Exercise requirements — Would you quote the material below from its first line through the line containing "that carry guard", exactly and with both ends included?

[start]

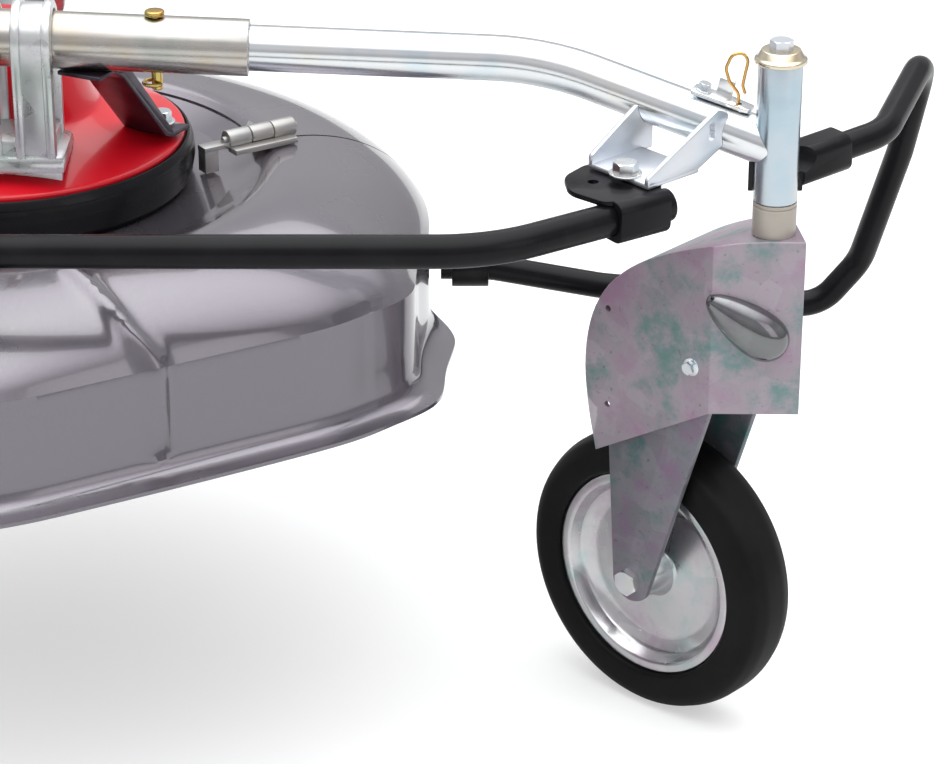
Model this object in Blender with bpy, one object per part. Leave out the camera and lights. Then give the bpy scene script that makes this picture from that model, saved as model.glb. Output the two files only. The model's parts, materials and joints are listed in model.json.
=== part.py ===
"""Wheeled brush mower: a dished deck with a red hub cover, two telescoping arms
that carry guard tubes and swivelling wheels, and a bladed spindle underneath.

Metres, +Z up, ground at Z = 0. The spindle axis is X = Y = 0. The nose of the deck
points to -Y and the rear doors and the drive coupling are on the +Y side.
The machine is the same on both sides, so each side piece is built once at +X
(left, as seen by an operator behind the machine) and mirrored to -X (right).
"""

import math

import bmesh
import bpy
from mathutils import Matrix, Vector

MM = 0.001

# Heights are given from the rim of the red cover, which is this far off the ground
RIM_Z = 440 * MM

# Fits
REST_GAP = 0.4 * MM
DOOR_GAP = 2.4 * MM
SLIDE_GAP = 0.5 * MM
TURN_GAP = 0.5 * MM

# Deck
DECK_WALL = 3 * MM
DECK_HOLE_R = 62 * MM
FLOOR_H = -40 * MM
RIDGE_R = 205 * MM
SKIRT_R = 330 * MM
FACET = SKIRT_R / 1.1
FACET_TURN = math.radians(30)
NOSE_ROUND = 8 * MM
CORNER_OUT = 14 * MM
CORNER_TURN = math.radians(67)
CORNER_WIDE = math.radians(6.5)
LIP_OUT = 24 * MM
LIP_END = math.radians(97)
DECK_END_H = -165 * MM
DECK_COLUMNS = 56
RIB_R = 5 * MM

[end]

Task response —
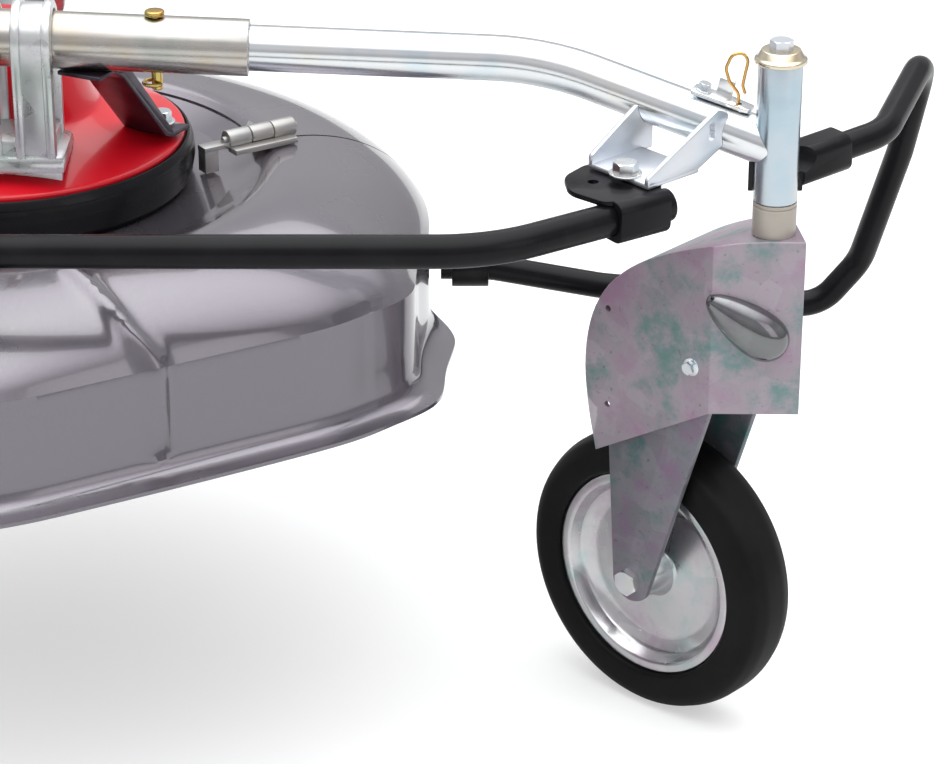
Model this object in Blender with bpy, one object per part. Leave out the camera and lights. Then give the bpy scene script that makes this picture from that model, saved as model.glb. Output the two files only. The model's parts, materials and joints are listed in model.json.
=== part.py ===
"""Wheeled brush mower: a dished deck with a red hub cover, two telescoping arms
that carry guard tubes and swivelling wheels, and a bladed spindle underneath.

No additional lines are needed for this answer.